Too Big to Fail?
In a speech to Congress (his first State of the Union address after assuming the presidency three months earlier), Theodore Roosevelt spoke on the “[delicate] mechanism of modern business” and the role it plays in shaping the nation’s economy. Although Roosevelt achieved a notable reputation for “trust-busting,” it wasn’t necessarily his intent to destroy large corporations; as he said, “The captains of industry who have . . . built up our commerce . . . have on the whole done great good to our people.” But Roosevelt understood the evils of overcapitalization, and he was firm in his conviction that businesses that exercised a higher level of influence within the economy—and therefore had a greater ability to cause harm—needed to be regulated:
“[C]ombination and concentration should be, not prohibited, but supervised and within reasonable limits controlled. . . . It is no limitation upon property rights or freedom of contract to require that when men receive from government the privilege of doing business under corporate form, which frees them from individual responsibility, and enables them to call into their enterprises the capital of the public, they shall do so upon absolutely truthful representations as to the value of the property in which the capital is to be invested. Corporations engaged in interstate commerce should be regulated if they are found to exercise a license working to the public injury. It should be as much the aim of those who seek for social betterment to rid the business world of crimes of cunning as to rid the entire body politic of crimes of violence. Great corporations exist only because they are created and safeguarded by our institutions; and it is therefore our right and our duty to see that they work in harmony with these institutions.”

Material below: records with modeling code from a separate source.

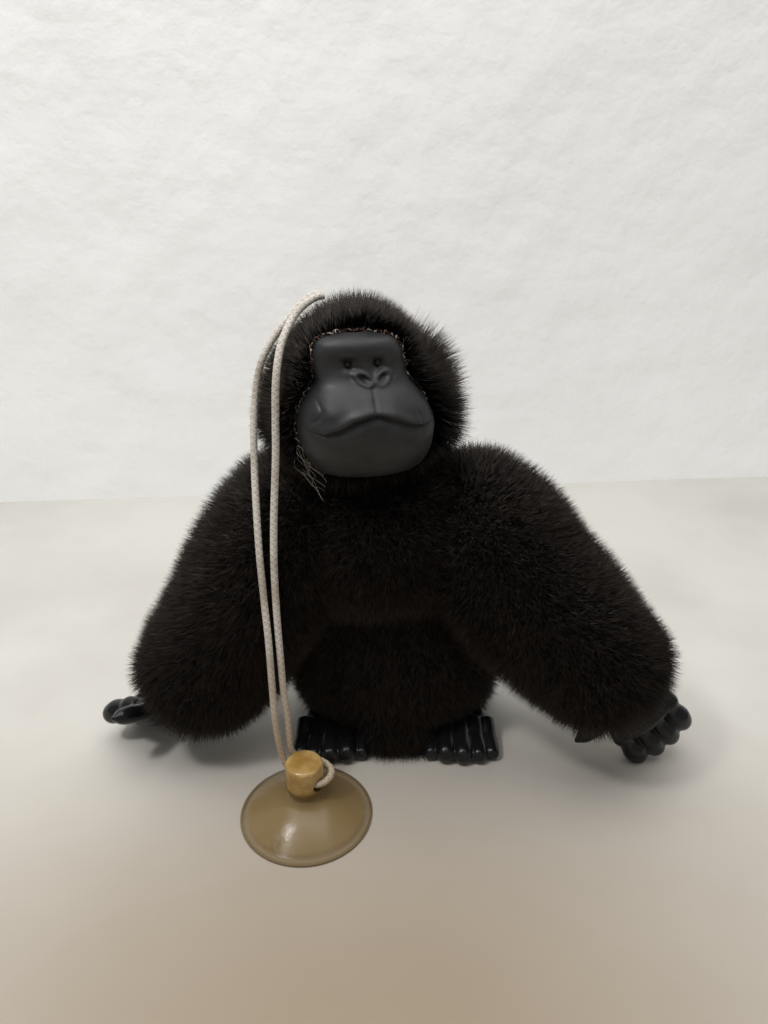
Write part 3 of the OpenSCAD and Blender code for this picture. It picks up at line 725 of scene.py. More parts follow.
def fur_tree() -> bpy.types.NodeTree:
    """The tree that stands hairs on a skin by its cover, pile and comb attributes."""
    tree = bpy.data.node_groups.new("pile_fur", "GeometryNodeTree")
    face = tree.interface
    face.new_socket(name="Skin", in_out="INPUT", socket_type="NodeSocketGeometry")
    for name, kind in (
        ("Hair", "NodeSocketObject"),
        ("Finish", "NodeSocketMaterial"),
        ("Cover", "NodeSocketString"),
        ("Hairs per m2", "NodeSocketFloat"),
        ("Length", "NodeSocketFloat"),
        ("Width", "NodeSocketFloat"),
        ("Tousle", "NodeSocketFloat"),
        ("Clump", "NodeSocketFloat"),
        ("Seed", "NodeSocketInt"),
    ):
        face.new_socket(name=name, in_out="INPUT", socket_type=kind)
    face.new_socket(name="Fur", in_out="OUTPUT", socket_type="NodeSocketGeometry")
    graph = Graph(tree)
    given = graph.put("NodeGroupInput", {}, {})
    take = {s.name: Value(graph, s) for s in given.outputs if s.name}

    def read(name: "str | Value", kind: str = "FLOAT") -> Value:
        """A named attribute of the skin."""
        return graph.node("GeometryNodeInputNamedAttribute", {"data_type": kind}, {"Name": name})

    def vector(operation: str, *terms: Value, scale: "Value | float | None" = None) -> Value:
        """Vector arithmetic."""
        sockets = dict(enumerate(terms))
        if scale is not None:
            sockets["Scale"] = scale
        return graph.node("ShaderNodeVectorMath", {"operation": operation}, sockets)

    def chance(low: float, high: float, extra: int) -> Value:
        """A random number for each hair."""
        sockets = {2: low, 3: high, 8: take["Seed"] + float(extra)}
        return graph.node("FunctionNodeRandomValue", {"data_type": "FLOAT"}, sockets, 1)

    roots = graph.put(
        "GeometryNodeDistributePointsOnFaces",
        {"distribute_method": "RANDOM"},
        {"Mesh": take["Skin"], "Density": take["Hairs per m2"] * read(take["Cover"]), "Seed": take["Seed"]},
    )
    normal = Value(graph, roots.outputs["Normal"])
    noise = graph.put(
        "ShaderNodeTexNoise",
        {},
        {"Vector": graph.node("GeometryNodeInputPosition", {}, {}), "Scale": 320.0, "Detail": 1.0},
    )
    centred = vector("SUBTRACT", Value(graph, noise.outputs["Color"]), graph.vector(0.5, 0.5, 0.5))
    loose = graph.put("FunctionNodeRandomValue", {"data_type": "FLOAT_VECTOR"}, {})
    loose.inputs[0].default_value = (-1.0, -1.0, -1.0)
    loose.inputs[1].default_value = (1.0, 1.0, 1.0)
    tree.links.new(take["Seed"].socket, loose.inputs[8])
    lean = vector("ADD", normal, read("comb", "FLOAT_VECTOR"))
    lean = vector("ADD", lean, vector("SCALE", centred, scale=take["Clump"]))
    lean = vector("ADD", lean, vector("SCALE", Value(graph, loose.outputs[0]), scale=take["Tousle"]))
    aimed = graph.node("FunctionNodeAlignRotationToVector", {"axis": "Z"}, {"Vector": lean})
    roll = graph.node("FunctionNodeAxisAngleToRotation", {}, {"Angle": chance(0.0, 6.2832, 3)})
    turned = graph.node("FunctionNodeRotateRotation", {"rotation_space": "LOCAL"}, {0: aimed, 1: roll})
    length = take["Length"] * read("pile") * (0.62 + chance(0.0, 1.0, 5) ** 0.7 * 0.48)
    width = take["Width"] * chance(0.75, 1.25, 7)
    size = graph.vector(width, width, length)
    shade = chance(0.0, 0.42, 9) + chance(0.0, 1.0, 10) ** 10.0 * 0.57
    shaded_roots = graph.node(
        "GeometryNodeStoreNamedAttribute",
        {"data_type": "FLOAT", "domain": "POINT"},
        {"Geometry": Value(graph, roots.outputs["Points"]), "Name": "shade", "Value": shade},
    )
    hair = graph.put("GeometryNodeObjectInfo", {}, {"Object": take["Hair"]})
    stood = graph.node(
        "GeometryNodeInstanceOnPoints",
        {},
        {
            "Points": shaded_roots,
            "Instance": Value(graph, hair.outputs["Geometry"]),
            "Rotation": turned,
            "Scale": size,
        },
    )
    real = graph.node("GeometryNodeRealizeInstances", {}, {"Geometry": stood})
    across, deep, height = graph.parts(graph.node("GeometryNodeInputPosition", {}, {}))
    lifted = graph.node("ShaderNodeMath", {"operation": "MAXIMUM"}, {0: height, 1: LOWEST_HAIR})
    kept = graph.vector(across, deep, lifted)
    above = graph.node("GeometryNodeSetPosition", {}, {"Geometry": real, "Position": kept})
    map_ = graph.vector(read("shade") + read("across") * 0.008, read("along"), 0.0)
    mapped = graph.node(
        "GeometryNodeStoreNamedAttribute",
        {"data_type": "FLOAT2", "domain": "CORNER"},
        {"Geometry": above, "Name": "OFBake", "Value": map_},
    )
    done = graph.node("GeometryNodeSetMaterial", {}, {"Geometry": mapped, "Material": take["Finish"]})
    graph.put("NodeGroupOutput", {}, {0: done})
    return tree


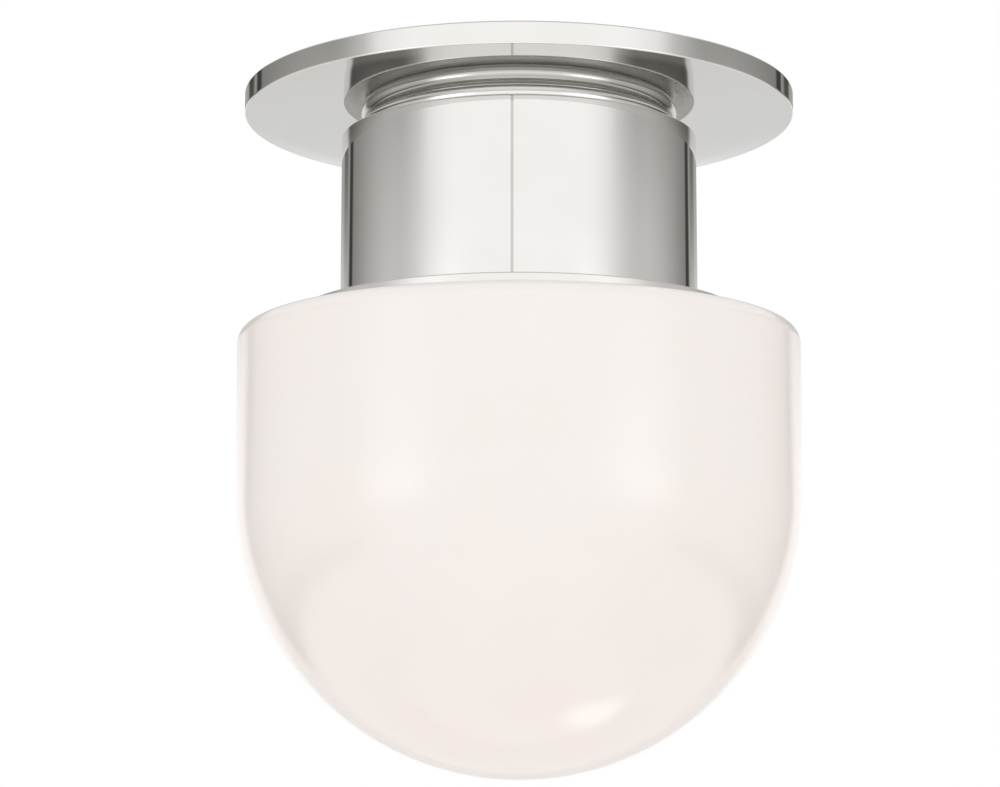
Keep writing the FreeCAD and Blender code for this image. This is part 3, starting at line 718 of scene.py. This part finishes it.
def block(size: tuple[float, float, float], middle: tuple[float, float, float], edge: float = 0.0,
          lean: float = 0.0) -> bpy.types.Mesh:
    """Makes a box.

    Args:
        size: its length along X, Y and Z.
        middle: where its middle lies.
        edge: how far its edges are rounded off.
        lean: its turn about the Y axis.

    Returns:
        The box's mesh.
    """
    mesh = bpy.data.meshes.new("block")
    work = bmesh.new()
    bmesh.ops.create_cube(work, size=1.0)
    bmesh.ops.scale(work, vec=size, verts=work.verts)
    if edge:
        bmesh.ops.bevel(work, geom=work.edges, offset=edge, segments=2, affect="EDGES")
    bmesh.ops.rotate(work, matrix=Matrix.Rotation(lean, 3, "Y"), verts=work.verts)
    bmesh.ops.translate(work, vec=middle, verts=work.verts)
    work.to_mesh(mesh)
    work.free()
    return mesh


def joined(name: str, parts: list[bpy.types.Object]) -> bpy.types.Object:
    """Joins meshes into one object.

    Args:
        name: the new object's name.
        parts: the objects, which are removed.

    Returns:
        The new object.
    """
    work = bmesh.new()
    for part in parts:
        work.from_mesh(part.data)
    mesh = parts[0].data.copy()
    work.to_mesh(mesh)
    work.free()
    whole = new_piece(name, mesh)
    for part in parts:
        bpy.data.objects.remove(part)
    mesh.set_sharp_from_angle(angle=SHARP_ANGLE)
    return whole


def carved(piece: bpy.types.Object, cutters: list[bpy.types.Object]) -> bpy.types.Object:
    """Cuts shapes out of a piece.

    Args:
        piece: the piece.
        cutters: objects of the shapes to cut out, which are removed.

    Returns:
        The piece.
    """
    for cutter in cutters:
        cut = piece.modifiers.new("cut", "BOOLEAN")
        cut.object = cutter
        cut.solver = "EXACT"
    settle(piece)
    for cutter in cutters:
        bpy.data.objects.remove(cutter)
    return piece


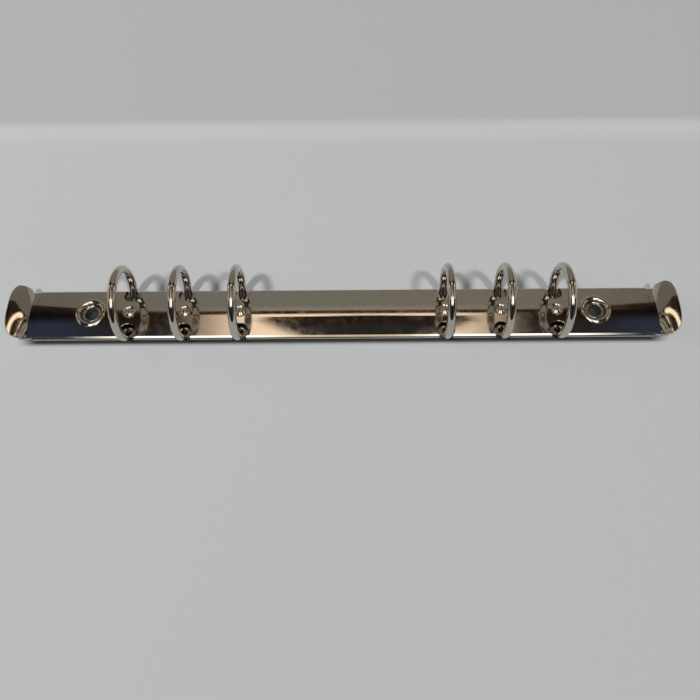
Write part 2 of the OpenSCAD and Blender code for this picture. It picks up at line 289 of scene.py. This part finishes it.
def plating_group():
    group, given, made = new_group(
        "nickel_plating",
        [
            ("Color", "NodeSocketColor", (0.6, 0.56, 0.5, 1)),
            ("Wave Scale", "NodeSocketFloat", 60),
            ("Wave Height", "NodeSocketFloat", 0.00001),
            ("Haze", "NodeSocketFloat", 0.05),
            ("Normal", "NodeSocketVector", (0, 0, 1)),
        ],
        [("Color", "NodeSocketColor"), ("Roughness", "NodeSocketFloat"), ("Normal", "NodeSocketVector")],
    )
    nodes, links = group.nodes, group.links
    calc, fade, _ = tied(nodes, links)
    where = nodes.new("ShaderNodeTexCoord")
    stretch = nodes.new("ShaderNodeMapping")
    stretch.inputs["Scale"].default_value = WAVE_STRETCH
    links.new(where.outputs["Object"], stretch.inputs["Vector"])

    waves = nodes.new("ShaderNodeTexNoise")
    waves.inputs["Detail"].default_value = WAVE_DETAIL
    links.new(stretch.outputs["Vector"], waves.inputs["Vector"])
    links.new(given.outputs["Wave Scale"], waves.inputs["Scale"])
    bump = nodes.new("ShaderNodeBump")
    bump.inputs["Strength"].default_value = 1.0
    links.new(given.outputs["Wave Height"], bump.inputs["Distance"])
    links.new(waves.outputs["Fac"], bump.inputs["Height"])
    links.new(given.outputs["Normal"], bump.inputs["Normal"])
    links.new(bump.outputs["Normal"], made.inputs["Normal"])

    haze = nodes.new("ShaderNodeTexNoise")
    haze.inputs["Scale"].default_value = HAZE_SCALE
    haze.inputs["Detail"].default_value = HAZE_DETAIL
    links.new(where.outputs["Object"], haze.inputs["Vector"])
    spread = fade(haze.outputs["Fac"], 0.35, 0.75, 0.6, 1.5, curve="LINEAR")
    links.new(calc("MULTIPLY", spread, given.outputs["Haze"]), made.inputs["Roughness"])

    thin = fade(haze.outputs["Fac"], 0.3, 0.7, 0.94, 1.03, curve="LINEAR")
    tint = nodes.new("ShaderNodeMix")
    tint.data_type = "RGBA"
    tint.blend_type = "MULTIPLY"
    tint.inputs["Factor"].default_value = 1.0
    links.new(given.outputs["Color"], tint.inputs["A"])
    links.new(thin, tint.inputs["B"])
    links.new(tint.outputs["Result"], made.inputs["Color"])
    return group


PLATING = plating_group()
print("plating:", len(PLATING.nodes), "nodes")

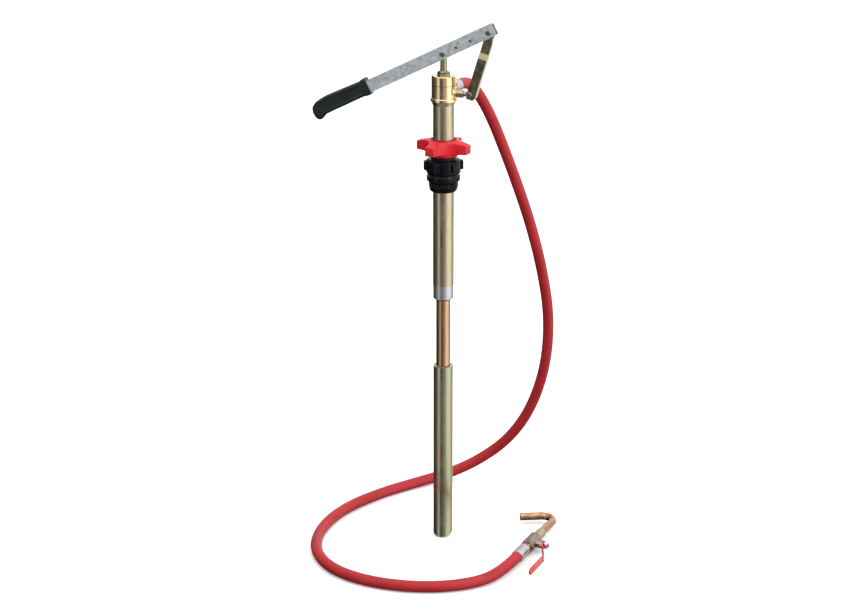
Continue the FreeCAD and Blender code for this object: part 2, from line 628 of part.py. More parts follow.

The question of how to regulate large corporations is once again before the nation’s leaders, and although the circumstances are relatively similar (as Frank Rich of the NYT put it, large financial institutions like Goldman Sachs may not constitute trusts or monopolies, but are as much the new “octopus” of this century as Standard Oil was in Roosevelt’s day), the approach has drastically changed. Corporations are no longer viewed as too large to exist but rather too large to fail, and extensive deregulation of the financial sector in the name of laissez-faire capitalism has enabled high-risk behavior that is further encouraged by the implicit guarantee that the government will step in with rescue dollars should things become dicey. The government makes this guarantee because it recognizes, as Roosevelt stated, that “[d]isaster to great business enterprises can never have its effects limited to the men at the top.” But such policy begs the question of whether the government is obligated to rescue these corporations, or whether Roosevelt was right in believing that businesses that are too big to fail are too big to exist.
Both Congress and the White House are currently working on plans to regulate large financial institutions in the hopes of avoiding future economic crises. These plans focus largely on demanding adequate capitalization and greater disclosure from corporations whose failure would jeopardize the economy. Regulations that require banks to keep more money in reserve and prohibit overextension of available capital are certainly needed, as is better oversight. Roosevelt in particular felt that disclosure of a company’s operations was key: “Artificial bodies, such as corporations and joint stock or other associations, depending upon any statutory law for their existence or privileges, should be subject to proper governmental supervision, and full and accurate information as to their operations should be made public regularly at reasonable intervals.”
But these solutions don’t address or question the existence of corporations that pose a potential threat to the economy simply by virtue of their size. Lawmakers have stopped short of considering breaking up large corporations before failure becomes imminent, a solution that a century ago was seen as necessary to prevent public injury. Companies that consider themselves “too big to fail” are more likely to engage in risky behavior, while unlikely to discontinue doling out multi-million dollar bonuses to corporate executives—something they would not be able to do if they did not expect the government to intervene.
At the very minimum, when you demand free-market capitalism unfettered by government interference and then bring your company to the brink of bankruptcy by engaging in high-risk behaviors made possible by the deregulation of your industry, there shouldn’t be a government bailout waiting for you. Either way, it would be good to revisit the ideas of the “trust-busting era” and rethink our “too big to fail” way of thinking.